Output the full listing word for word.

____

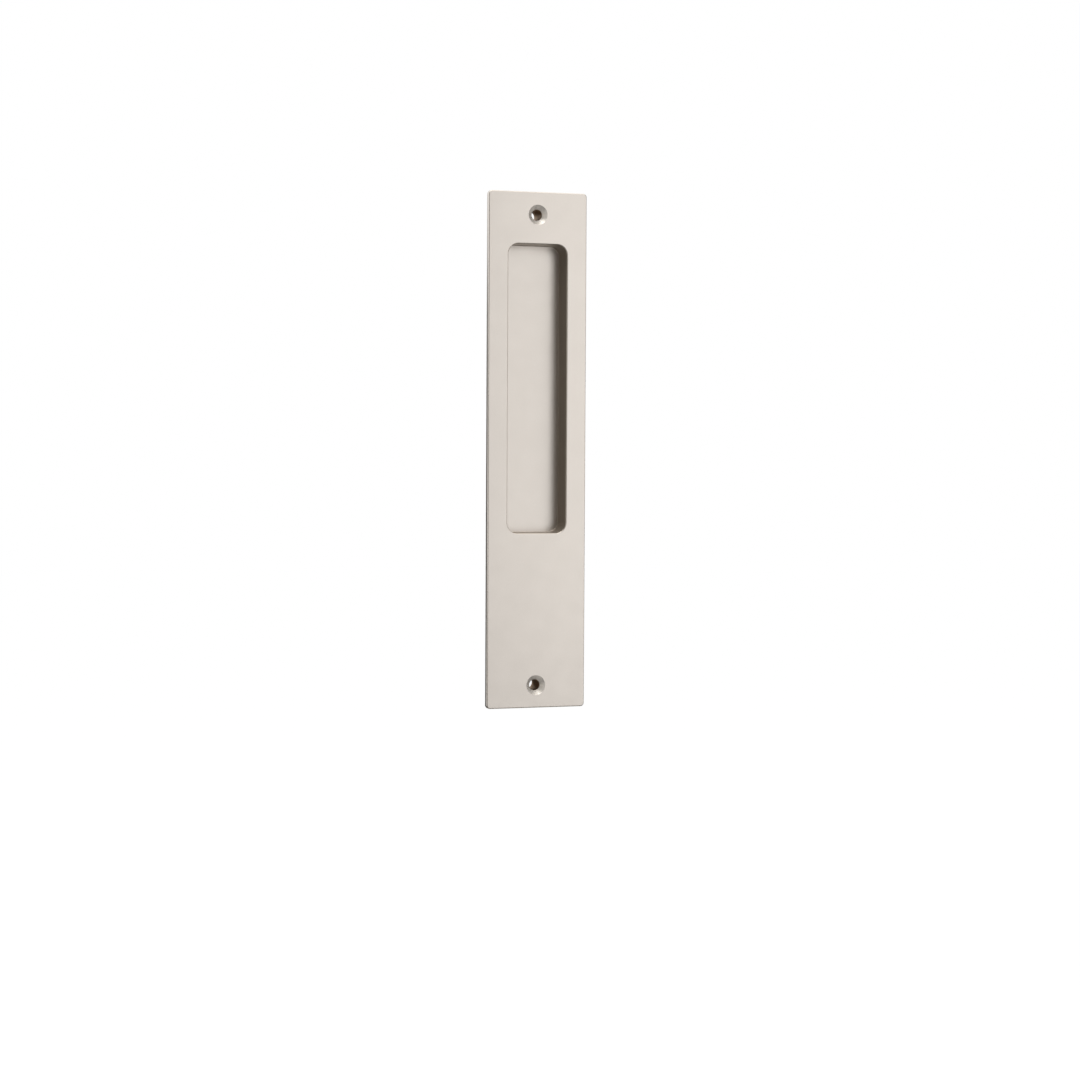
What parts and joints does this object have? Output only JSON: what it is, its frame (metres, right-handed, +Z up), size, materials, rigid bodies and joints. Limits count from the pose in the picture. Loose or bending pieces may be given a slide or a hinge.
{
  "type": "sliding door flush pull",
  "caption": "Tall rectangular flush pull plate for a sliding door, with a closed finger recess and countersunk screw bosses.",
  "frame": {"origin": "centre of the plate's rear face, midway between the two screw holes", "axes": "+Z up along the plate, +Y into the door, the front faces -Y"},
  "size_m": [0.05, 0.014, 0.25],
  "materials": {
    "satin_nickel": "satin"
  },
  "bodies": {
    "root": {"pull_plate": "satin_nickel"}
  },
  "joints": []
}
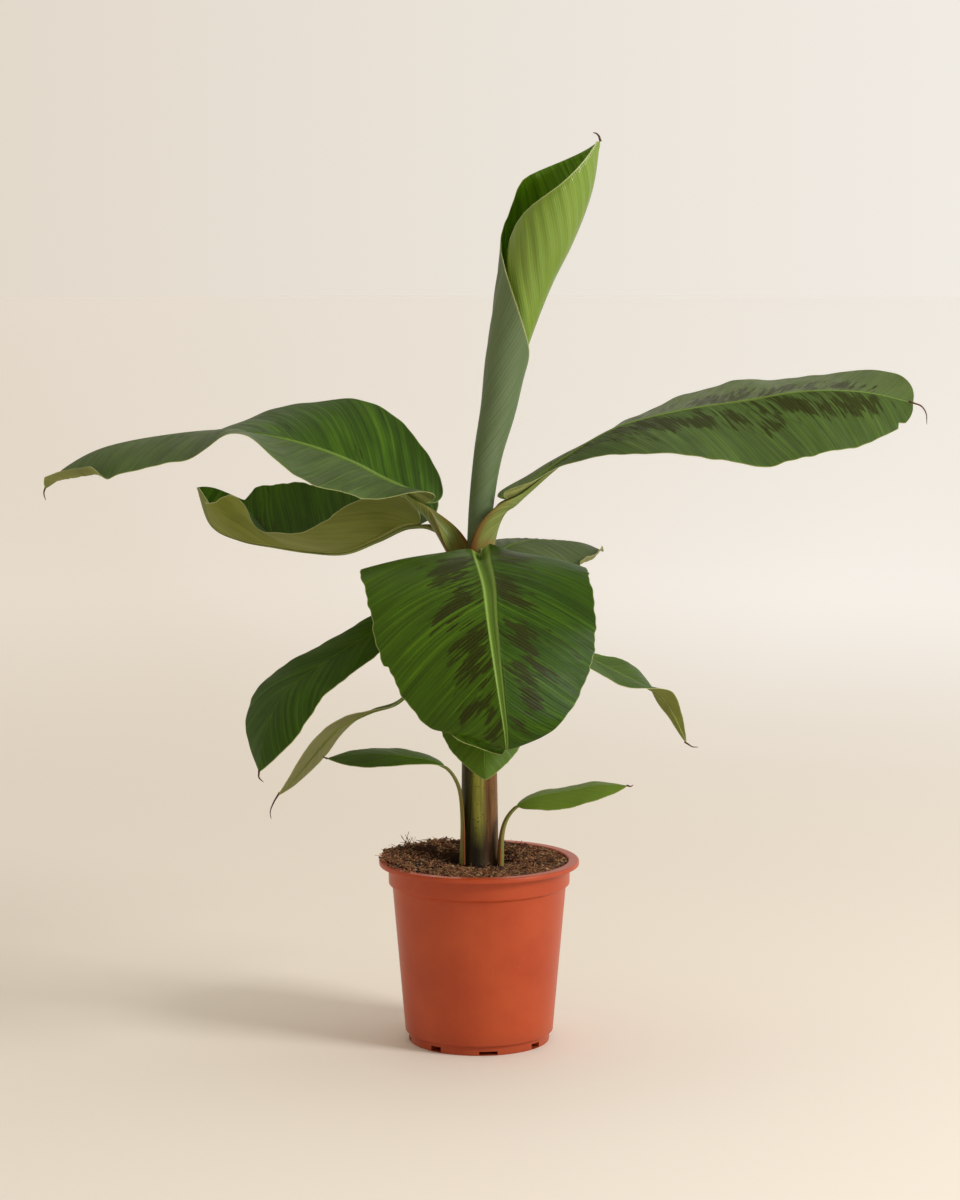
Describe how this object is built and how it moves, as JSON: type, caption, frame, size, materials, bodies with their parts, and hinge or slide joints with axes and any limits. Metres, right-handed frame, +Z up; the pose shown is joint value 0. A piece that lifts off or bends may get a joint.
{
  "type": "potted banana plant",
  "caption": "Young banana plant in a round nursery pot: a short pseudostem with broad spreading leaves, a rolled new leaf at the top and small leaves at the foot.",
  "frame": {"origin": "middle of the pot's flat underside", "axes": "+Z up, -Y towards the plant's front leaf, +X to the right seen from the front"},
  "size_m": [1.0235, 0.5285, 1.072],
  "materials": {
    "pot": "moulded terracotta-coloured plastic, half gloss",
    "soil": "damp peat and coir crumbs",
    "stem": "smooth green sheaths, browned and dry in places",
    "stalk": "smooth yellow-green channelled stalk",
    "leaf": "waxy leaf, half gloss, with maroon blotches"
  },
  "bodies": {
    "root": {"pot": "pot", "soil": "soil", "pseudostem": "stem", "stalk_left_high": "stalk", "leaf_left_high": "leaf", "stalk_left_cupped": "stalk", "leaf_left_cupped": "leaf", "stalk_right_high": "stalk", "leaf_right_high": "leaf", "stalk_front": "stalk", "leaf_front": "leaf", "stalk_front_low": "stalk", "leaf_front_low": "leaf", "stalk_back_right": "stalk", "leaf_back_right": "leaf", "stalk_back": "stalk", "leaf_back": "leaf", "stalk_left_low": "stalk", "leaf_left_low": "leaf", "stalk_left_folded": "stalk", "leaf_left_folded": "leaf", "stalk_right_low": "stalk", "leaf_right_low": "leaf", "stalk_base_left": "stalk", "leaf_base_left": "leaf", "stalk_base_right": "stalk", "leaf_base_right": "leaf", "leaf_rolled": "leaf"}
  },
  "joints": []
}
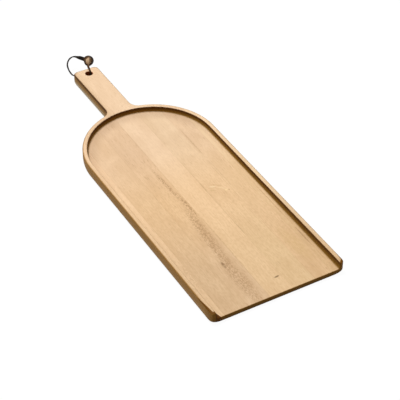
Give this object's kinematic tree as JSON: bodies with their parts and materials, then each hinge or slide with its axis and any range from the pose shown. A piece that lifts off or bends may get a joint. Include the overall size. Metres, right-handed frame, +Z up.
{
  "type": "serving board",
  "caption": "Long wooden serving board with an arched end, a handle, a raised rim on three sides, an open front edge and a leather hanging thong.",
  "frame": {"origin": "middle of the board's box seen from above, on the plane that the board rests on", "axes": "+Y along the board from the open front edge towards the handle, +Z up, +X to the right seen from the front"},
  "size_m": [0.201, 0.5983, 0.0352],
  "materials": {
    "wood": "light close-grained hardwood, edge-glued, sanded and oiled, satin",
    "thong_leather": "flat dark brown leather with a tan flesh side"
  },
  "bodies": {
    "root": {"left_edge_stave": "wood", "left_outer_stave": "wood", "left_inner_stave": "wood", "handle_stave": "wood", "right_inner_stave": "wood", "right_outer_stave": "wood", "right_edge_stave": "wood", "leather_thong": "thong_leather", "thong_knot": "thong_leather"}
  },
  "joints": []
}
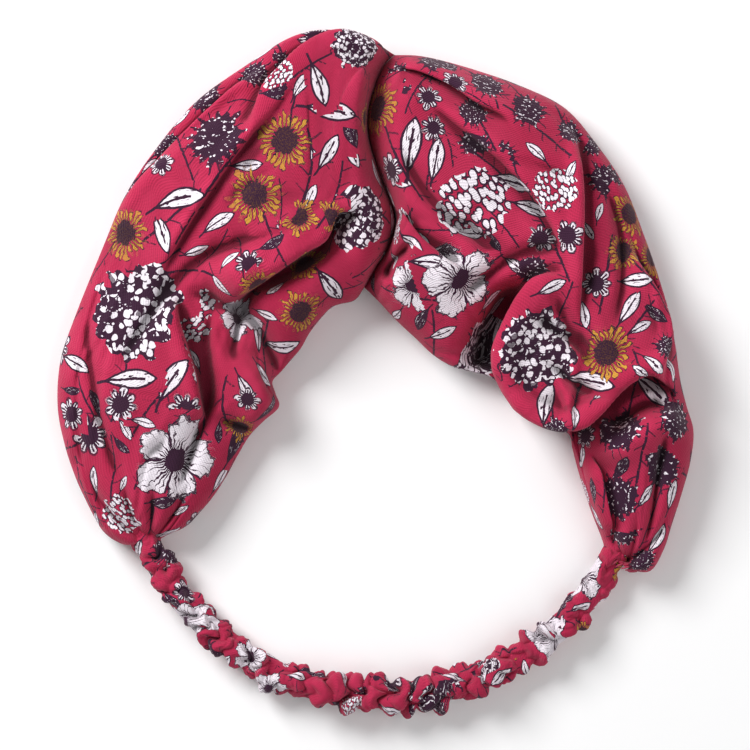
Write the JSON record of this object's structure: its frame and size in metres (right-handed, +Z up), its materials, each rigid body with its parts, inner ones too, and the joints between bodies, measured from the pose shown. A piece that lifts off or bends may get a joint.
{
  "type": "knotted headband",
  "caption": "Wide stretch headband of printed jersey: two cloth bands looped through each other in a front knot, joined at the back by a ruched casing over a flat elastic.",
  "frame": {"origin": "under the middle of the bounding box, on the surface that the headband lies on", "axes": "+Z up through the ring, +Y from the elastic back towards the knot, +X towards the right band"},
  "size_m": [0.1884, 0.206, 0.027],
  "materials": {
    "band_jersey": "printed cotton jersey, matt with a slight fuzz",
    "casing_jersey": "printed cotton jersey, tightly ruched",
    "sewing_thread": "spun polyester thread",
    "knitted_elastic": "white knitted elastic"
  },
  "bodies": {
    "left_wing": {"left_band": "band_jersey", "left_band_seam": "sewing_thread", "left_join_stitches": "sewing_thread", "elastic_casing": "casing_jersey", "casing_seam": "sewing_thread", "elastic_strip": "knitted_elastic"},
    "right_wing": {"right_band": "band_jersey", "right_band_seam": "sewing_thread", "right_join_stitches": "sewing_thread"}
  },
  "joints": [
    {"name": "knot_stretch", "type": "hinge", "parent": "left_wing", "child": "right_wing", "pos_m": [0, 0.061, 0.0135], "axis": [0, 0, 1], "range_deg": [0, 30], "stiffness_Nm_per_rad": 0.5, "deforming": ["elastic_casing", "elastic_strip", "casing_seam"]}
  ]
}
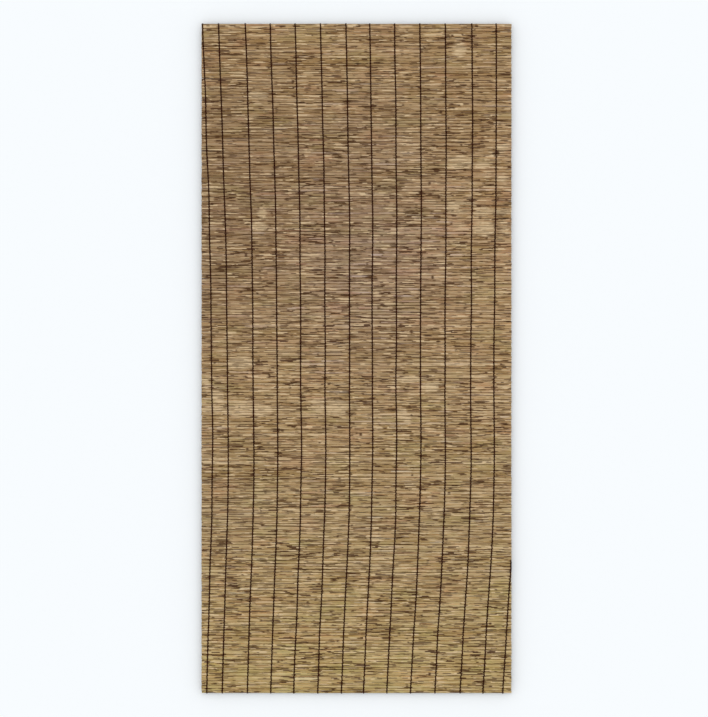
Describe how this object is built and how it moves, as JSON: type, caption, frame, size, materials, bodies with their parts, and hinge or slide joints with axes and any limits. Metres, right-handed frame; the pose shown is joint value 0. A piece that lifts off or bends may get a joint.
{
  "type": "reed roller blind",
  "caption": "Reed curtain of a roller blind: thin hollow reeds side by side, bound by courses of dark twine, lying flat with its plain reed ends open.",
  "frame": {"origin": "middle of the back, in the plane that the twine courses rest on", "axes": "+X along the reeds, towards the right edge seen from the face; +Y up the drop, towards the top reed; +Z out of the face"},
  "size_m": [0.6, 1.2978, 0.0078],
  "materials": {
    "reed": "satin, dry natural cane with darker sheath marks",
    "twine": "matt, twisted dark brown twine"
  },
  "bodies": {
    "root": {"reeds_01": "reed", "reeds_02": "reed", "reeds_03": "reed", "reeds_04": "reed", "reeds_05": "reed", "reeds_06": "reed", "reeds_07": "reed", "reeds_08": "reed", "reeds_09": "reed", "reeds_10": "reed", "reeds_11": "reed", "reeds_12": "reed", "reeds_13": "reed", "reeds_14": "reed", "reeds_15": "reed", "reeds_16": "reed", "reeds_17": "reed", "reeds_18": "reed", "twine_01": "twine", "twine_02": "twine", "twine_03": "twine", "twine_04": "twine", "twine_05": "twine", "twine_06": "twine", "twine_07": "twine", "twine_08": "twine", "twine_09": "twine", "twine_10": "twine", "twine_11": "twine", "twine_12": "twine", "twine_13": "twine", "twine_14": "twine"}
  },
  "joints": []
}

____

Response to the exercise >>
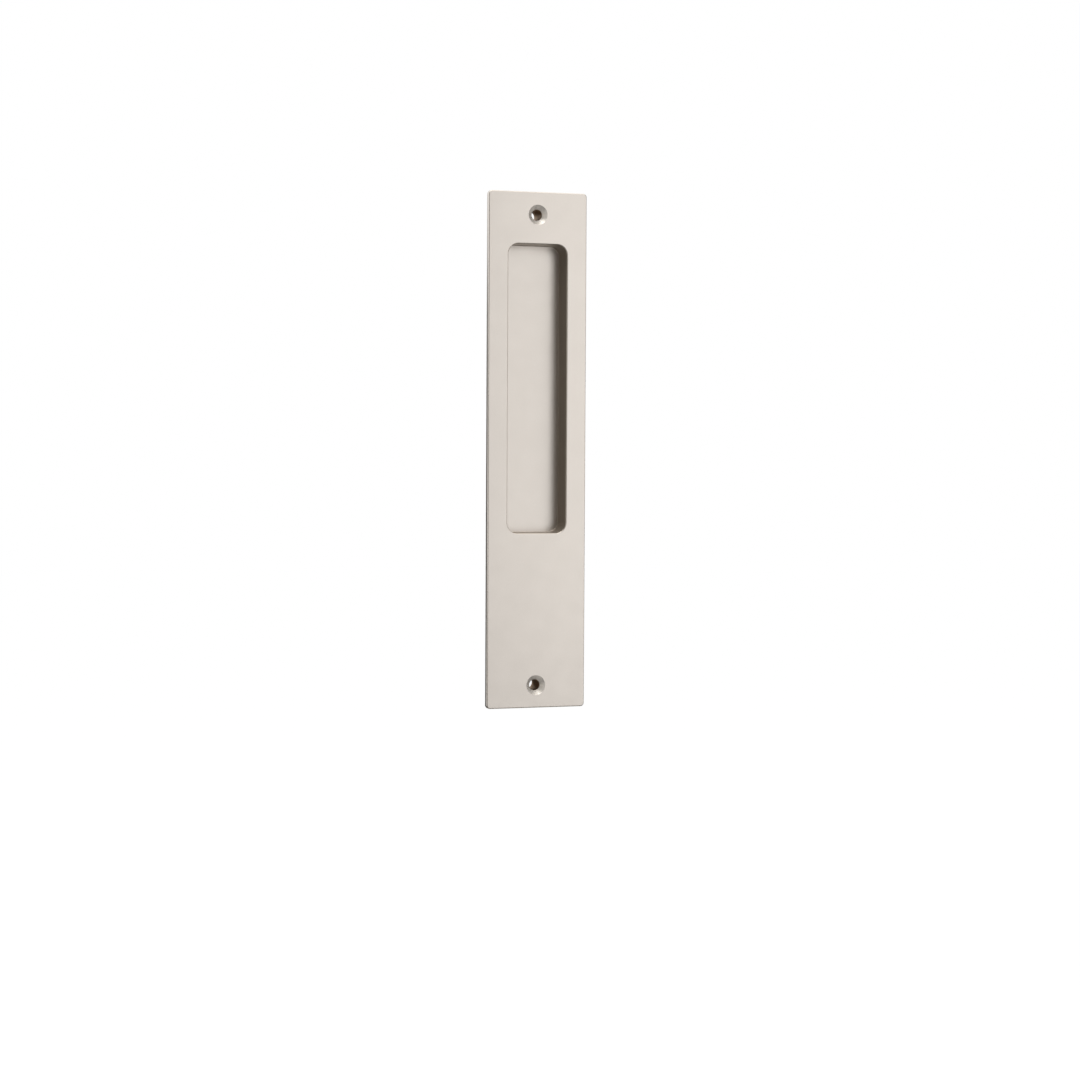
What parts and joints does this object have? Output only JSON: what it is, its frame (metres, right-handed, +Z up), size, materials, rigid bodies and joints. Limits count from the pose in the picture. Loose or bending pieces may be given a slide or a hinge.
{
  "type": "sliding door flush pull",
  "caption": "Tall rectangular flush pull plate for a sliding door, with a closed finger recess and countersunk screw bosses.",
  "frame": {"origin": "centre of the plate's rear face, midway between the two screw holes", "axes": "+Z up along the plate, +Y into the door, the front faces -Y"},
  "size_m": [0.05, 0.014, 0.25],
  "materials": {
    "satin_nickel": "satin"
  },
  "bodies": {
    "root": {"pull_plate": "satin_nickel"}
  },
  "joints": []
}
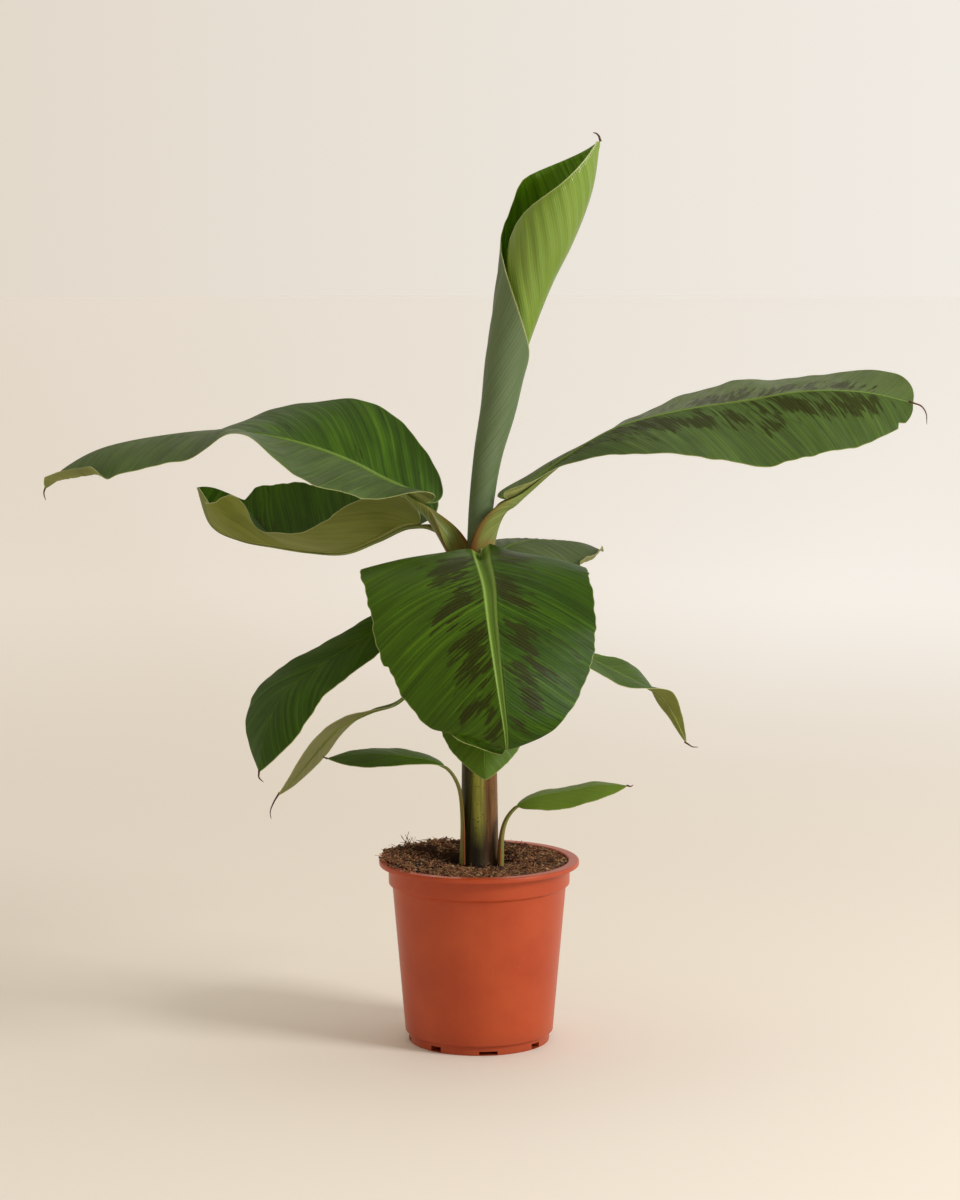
Describe how this object is built and how it moves, as JSON: type, caption, frame, size, materials, bodies with their parts, and hinge or slide joints with axes and any limits. Metres, right-handed frame, +Z up; the pose shown is joint value 0. A piece that lifts off or bends may get a joint.
{
  "type": "potted banana plant",
  "caption": "Young banana plant in a round nursery pot: a short pseudostem with broad spreading leaves, a rolled new leaf at the top and small leaves at the foot.",
  "frame": {"origin": "middle of the pot's flat underside", "axes": "+Z up, -Y towards the plant's front leaf, +X to the right seen from the front"},
  "size_m": [1.0235, 0.5285, 1.072],
  "materials": {
    "pot": "moulded terracotta-coloured plastic, half gloss",
    "soil": "damp peat and coir crumbs",
    "stem": "smooth green sheaths, browned and dry in places",
    "stalk": "smooth yellow-green channelled stalk",
    "leaf": "waxy leaf, half gloss, with maroon blotches"
  },
  "bodies": {
    "root": {"pot": "pot", "soil": "soil", "pseudostem": "stem", "stalk_left_high": "stalk", "leaf_left_high": "leaf", "stalk_left_cupped": "stalk", "leaf_left_cupped": "leaf", "stalk_right_high": "stalk", "leaf_right_high": "leaf", "stalk_front": "stalk", "leaf_front": "leaf", "stalk_front_low": "stalk", "leaf_front_low": "leaf", "stalk_back_right": "stalk", "leaf_back_right": "leaf", "stalk_back": "stalk", "leaf_back": "leaf", "stalk_left_low": "stalk", "leaf_left_low": "leaf", "stalk_left_folded": "stalk", "leaf_left_folded": "leaf", "stalk_right_low": "stalk", "leaf_right_low": "leaf", "stalk_base_left": "stalk", "leaf_base_left": "leaf", "stalk_base_right": "stalk", "leaf_base_right": "leaf", "leaf_rolled": "leaf"}
  },
  "joints": []
}
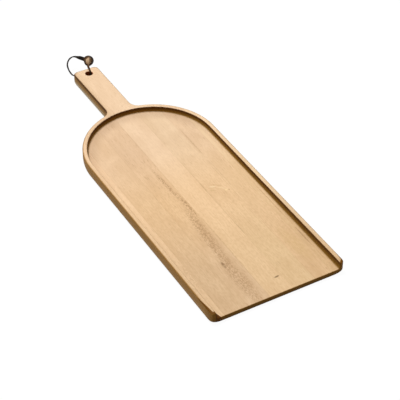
Give this object's kinematic tree as JSON: bodies with their parts and materials, then each hinge or slide with its axis and any range from the pose shown. A piece that lifts off or bends may get a joint. Include the overall size. Metres, right-handed frame, +Z up.
{
  "type": "serving board",
  "caption": "Long wooden serving board with an arched end, a handle, a raised rim on three sides, an open front edge and a leather hanging thong.",
  "frame": {"origin": "middle of the board's box seen from above, on the plane that the board rests on", "axes": "+Y along the board from the open front edge towards the handle, +Z up, +X to the right seen from the front"},
  "size_m": [0.201, 0.5983, 0.0352],
  "materials": {
    "wood": "light close-grained hardwood, edge-glued, sanded and oiled, satin",
    "thong_leather": "flat dark brown leather with a tan flesh side"
  },
  "bodies": {
    "root": {"left_edge_stave": "wood", "left_outer_stave": "wood", "left_inner_stave": "wood", "handle_stave": "wood", "right_inner_stave": "wood", "right_outer_stave": "wood", "right_edge_stave": "wood", "leather_thong": "thong_leather", "thong_knot": "thong_leather"}
  },
  "joints": []
}
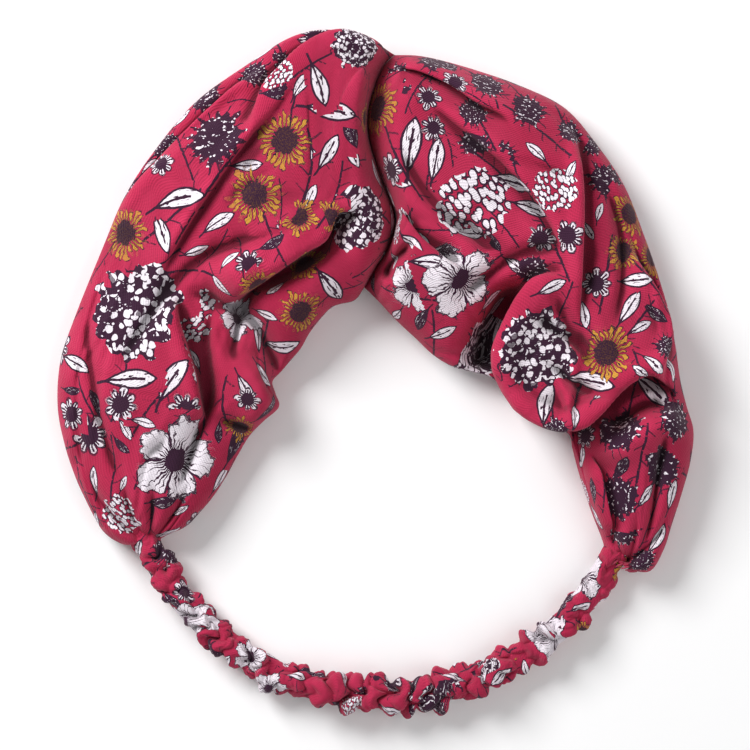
Write the JSON record of this object's structure: its frame and size in metres (right-handed, +Z up), its materials, each rigid body with its parts, inner ones too, and the joints between bodies, measured from the pose shown. A piece that lifts off or bends may get a joint.
{
  "type": "knotted headband",
  "caption": "Wide stretch headband of printed jersey: two cloth bands looped through each other in a front knot, joined at the back by a ruched casing over a flat elastic.",
  "frame": {"origin": "under the middle of the bounding box, on the surface that the headband lies on", "axes": "+Z up through the ring, +Y from the elastic back towards the knot, +X towards the right band"},
  "size_m": [0.1884, 0.206, 0.027],
  "materials": {
    "band_jersey": "printed cotton jersey, matt with a slight fuzz",
    "casing_jersey": "printed cotton jersey, tightly ruched",
    "sewing_thread": "spun polyester thread",
    "knitted_elastic": "white knitted elastic"
  },
  "bodies": {
    "left_wing": {"left_band": "band_jersey", "left_band_seam": "sewing_thread", "left_join_stitches": "sewing_thread", "elastic_casing": "casing_jersey", "casing_seam": "sewing_thread", "elastic_strip": "knitted_elastic"},
    "right_wing": {"right_band": "band_jersey", "right_band_seam": "sewing_thread", "right_join_stitches": "sewing_thread"}
  },
  "joints": [
    {"name": "knot_stretch", "type": "hinge", "parent": "left_wing", "child": "right_wing", "pos_m": [0, 0.061, 0.0135], "axis": [0, 0, 1], "range_deg": [0, 30], "stiffness_Nm_per_rad": 0.5, "deforming": ["elastic_casing", "elastic_strip", "casing_seam"]}
  ]
}
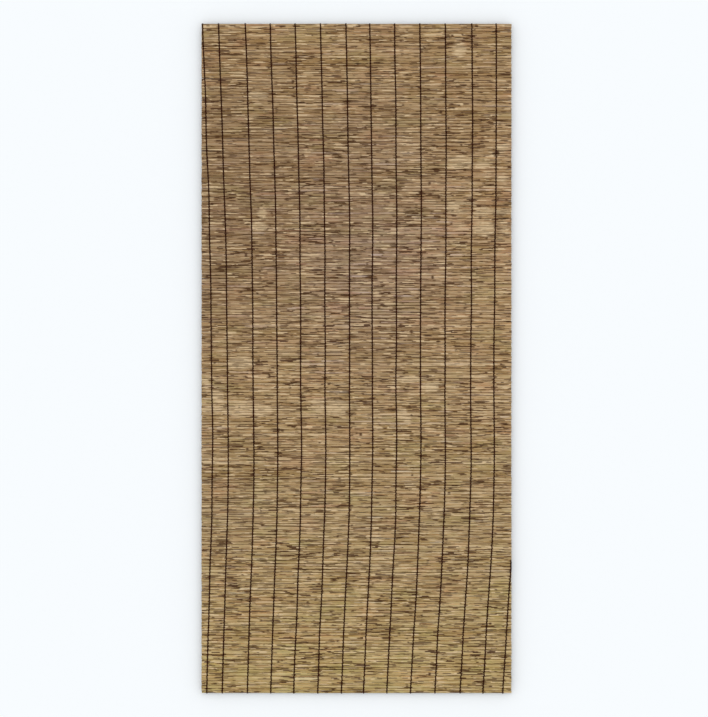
Describe how this object is built and how it moves, as JSON: type, caption, frame, size, materials, bodies with their parts, and hinge or slide joints with axes and any limits. Metres, right-handed frame; the pose shown is joint value 0. A piece that lifts off or bends may get a joint.
{
  "type": "reed roller blind",
  "caption": "Reed curtain of a roller blind: thin hollow reeds side by side, bound by courses of dark twine, lying flat with its plain reed ends open.",
  "frame": {"origin": "middle of the back, in the plane that the twine courses rest on", "axes": "+X along the reeds, towards the right edge seen from the face; +Y up the drop, towards the top reed; +Z out of the face"},
  "size_m": [0.6, 1.2978, 0.0078],
  "materials": {
    "reed": "satin, dry natural cane with darker sheath marks",
    "twine": "matt, twisted dark brown twine"
  },
  "bodies": {
    "root": {"reeds_01": "reed", "reeds_02": "reed", "reeds_03": "reed", "reeds_04": "reed", "reeds_05": "reed", "reeds_06": "reed", "reeds_07": "reed", "reeds_08": "reed", "reeds_09": "reed", "reeds_10": "reed", "reeds_11": "reed", "reeds_12": "reed", "reeds_13": "reed", "reeds_14": "reed", "reeds_15": "reed", "reeds_16": "reed", "reeds_17": "reed", "reeds_18": "reed", "twine_01": "twine", "twine_02": "twine", "twine_03": "twine", "twine_04": "twine", "twine_05": "twine", "twine_06": "twine", "twine_07": "twine", "twine_08": "twine", "twine_09": "twine", "twine_10": "twine", "twine_11": "twine", "twine_12": "twine", "twine_13": "twine", "twine_14": "twine"}
  },
  "joints": []
}